If not → request only what is missing.
When missing data arrives → re-evaluate instantly.
This enables maximum automation while preserving control.
How to Design a Decision-Centric Model
Here’s a practical approach:
1. Model the Final Service Outcome First
Start with the ultimate business question:
Can this claim be closed, and if so, how?
Work backward using DMN decision requirements diagrams (DRDs).
2. Identify All Dependent Decisions
Map:
Eligibility
Coverage
Fraud
Compensation
Recovery
Define their dependencies explicitly in the decision model—not implicitly in the process.
3. Define Clear Decision Outputs
Ensure your integrated model outputs:
Status
Required actions
Required missing data
Monetary results
Risk indicators
This allows the orchestration layer to remain generic and stable.
4. Make the Process Event-Driven
Design BPMN/CMMN models that:
React to decision outputs,
Trigger data collection,
Re-evaluate decisions on every meaningful data change.
The process becomes a facilitator—not a decision coordinator.
The Core Insight
When delivering a core business service, your competitive advantage does not lie in drawing better flowcharts.
It lies in:
Making the right decisions,
At the right time,
With the right data,
In a consistent and explainable way.
That requires decision-centricity.
Not decision support.
Conclusion: Decision Intelligence as the Orchestrator
If you want high leverage from DMN:
Do not distribute decision logic across tasks and processes.

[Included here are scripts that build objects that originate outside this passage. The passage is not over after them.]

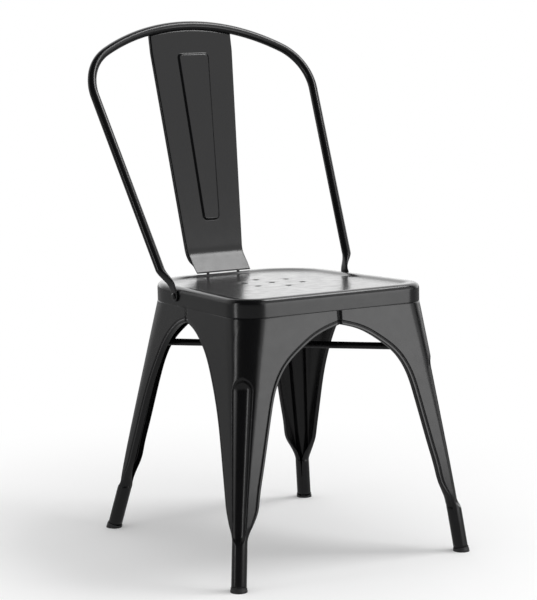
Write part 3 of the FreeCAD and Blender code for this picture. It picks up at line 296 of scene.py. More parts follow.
class Sheet:
    """Points in chair millimetres and the faces between them."""

    def __init__(self):
        self.points = []
        self.faces = []

    def ring(self, points):
        first = len(self.points)
        self.points.extend(Vector(point) for point in points)
        return list(range(first, first + len(points)))

    def band(self, one, two, closed):
        count = len(one)
        for i in range(count if closed else count - 1):
            j = (i + 1) % count
            self.faces.append((one[i], one[j], two[j], two[i]))

    def bands(self, rings, closed=False):
        rows = [self.ring(points) for points in rings]
        for one, two in zip(rows, rows[1:]):
            self.band(one, two, closed)
        return rows

    def cap(self, ring):
        self.faces.append(tuple(ring))

    def join(self, other):
        first = len(self.points)
        self.points += other.points
        self.faces += [tuple(i + first for i in face) for face in other.faces]

    def turn_over(self):
        self.faces = [tuple(reversed(face)) for face in self.faces]

    def mirrored(self):
        other = Sheet()
        other.points = [Vector((-p[0], p[1], p[2])) for p in self.points]
        other.faces = list(self.faces)
        other.turn_over()
        return other

    def placed(self, matrix):
        self.points = [matrix @ point for point in self.points]


def add_piece(name, sheet, material, nodes, thickness=0.0, keep=None):
    """Turns a sheet into a piece that stands for its CAD nodes."""
    mesh = bpy.data.meshes.new(name)
    middle = Vector(SEAT_MIDDLE)
    mesh.from_pydata([point * MM + middle for point in sheet.points], [], sheet.faces)
    form = bmesh.new()
    form.from_mesh(mesh)
    bmesh.ops.remove_doubles(form, verts=form.verts, dist=WELD_REACH * MM)
    form.to_mesh(mesh)
    form.free()
    mesh.polygons.foreach_set("use_smooth", [True] * len(mesh.polygons))
    mesh.materials.append(material)
    piece = bpy.data.objects.new(name, mesh)
    bpy.context.scene.collection.objects.link(piece)
    if thickness:
        wall = piece.modifiers.new("wall", "SOLIDIFY")
        wall.thickness = thickness * MM
        wall.offset = -1.0
    if keep:
        graph = bpy.context.evaluated_depsgraph_get()
        piece.data = bpy.data.meshes.new_from_object(piece.evaluated_get(graph))
        piece.modifiers.clear()
        bpy.data.meshes.remove(mesh)
        for vertex in piece.data.vertices:
            vertex.co = keep(vertex.co)
    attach(piece, "root")
    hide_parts(*nodes)
    return piece


def smooth(value):
    value = min(max(value, 0.0), 1.0)
    return value * value * (3.0 - 2.0 * value)


def steps(first, last, count):
    return [first + (last - first) * i / count for i in range(count + 1)]


def stations(*stretches):
    """Places along a line: each stretch is its end and its number of steps."""
    places = [stretches[0][0]]
    for (start, _), (end, count) in zip(stretches, stretches[1:]):
        places.extend(steps(start, end, count)[1:])
    return places


def on_circle(centre, radius, angle):
    """Point of a flat circle."""
    return centre + Vector((math.cos(angle), math.sin(angle))) * radius


# Seat pan
SIDE_SLOPE = (SEAT_FRONT_WIDTH - SEAT_REAR_WIDTH) / 2 / SEAT_DEPTH

# Steps of its mesh: round a corner, along a side, over the rim, down the dish, round a hole
CORNER_STEPS = 14
SIDE_STEPS = 12
ROLL_STEPS = 10
DISH_STEPS = 14
DRAIN_STEPS = 24

# Points spread over the floor of the dish: spacing, row share, rows and free margins
DISH_SPACING = 13.0
DISH_ROW_SHARE = 0.87
DISH_ROWS = 14
DISH_FROM_DRAIN = 6.0
DISH_FROM_RING = 8.0


def seat_half_width(y):
    return SEAT_FRONT_WIDTH / 2 - SIDE_SLOPE * (y + SEAT_DEPTH / 2)


def seat_ring(inset, z):
    """Outline of the seat moved inward, as points at a height in the seat frame."""
    stretch = math.hypot(1.0, SIDE_SLOPE)
    front = -SEAT_DEPTH / 2 + inset
    rear = SEAT_DEPTH / 2 - inset
    front_x = seat_half_width(front) - inset * stretch
    rear_x = seat_half_width(rear) - inset * stretch
    corners = [Vector((-front_x, front)), Vector((front_x, front)),
               Vector((rear_x, rear)), Vector((-rear_x, rear))]
    radii = [SEAT_FRONT_CORNER] * 2 + [SEAT_REAR_CORNER] * 2
    arcs = []
    for i in range(4):
        to_before = (corners[i - 1] - corners[i]).normalized()
        to_after = (corners[(i + 1) % 4] - corners[i]).normalized()
        half = to_before.angle(to_after) / 2
        radius = radii[i] - inset
        centre = corners[i] + (to_before + to_after).normalized() * (radius / math.sin(half))
        start = corners[i] + to_before * (radius / math.tan(half))
        end = corners[i] + to_after * (radius / math.tan(half))
        first = math.atan2(start.y - centre.y, start.x - centre.x)
        sweep = math.pi - 2 * half
        arcs.append([on_circle(centre, radius, angle)
                     for angle in steps(first, first + sweep, CORNER_STEPS)])
        arcs[-1][-1] = end
    points = []
    for i in range(4):
        points.extend(arcs[i])
        start, end = arcs[i][-1], arcs[(i + 1) % 4][0]
        points.extend(start.lerp(end, k / SIDE_STEPS) for k in range(1, SIDE_STEPS))
    return [Vector((p.x, p.y, z)) for p in points]


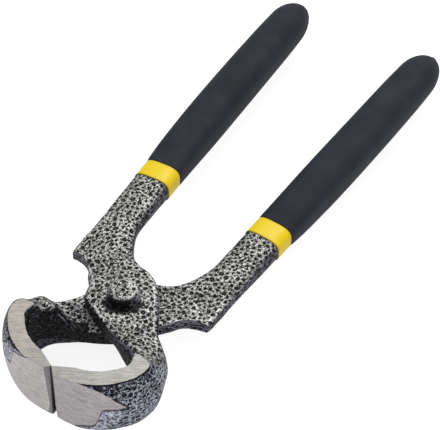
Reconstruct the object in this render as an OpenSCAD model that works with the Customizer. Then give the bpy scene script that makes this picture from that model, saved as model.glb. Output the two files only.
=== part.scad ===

Do not rely on process sequencing to ensure decision completeness.
Do not accept rework-heavy sequential logic.
Instead:
Build one integrated decision model per core business service.
Re-evaluate it at every data evolution.
Let it determine what is decidable and what is required.
Let BPMN/CMMN execute the necessary actions.
That is decision-centric orchestration.
And that is how decision intelligence becomes the brain of your organization—not just a collection of rules hidden in your workflows.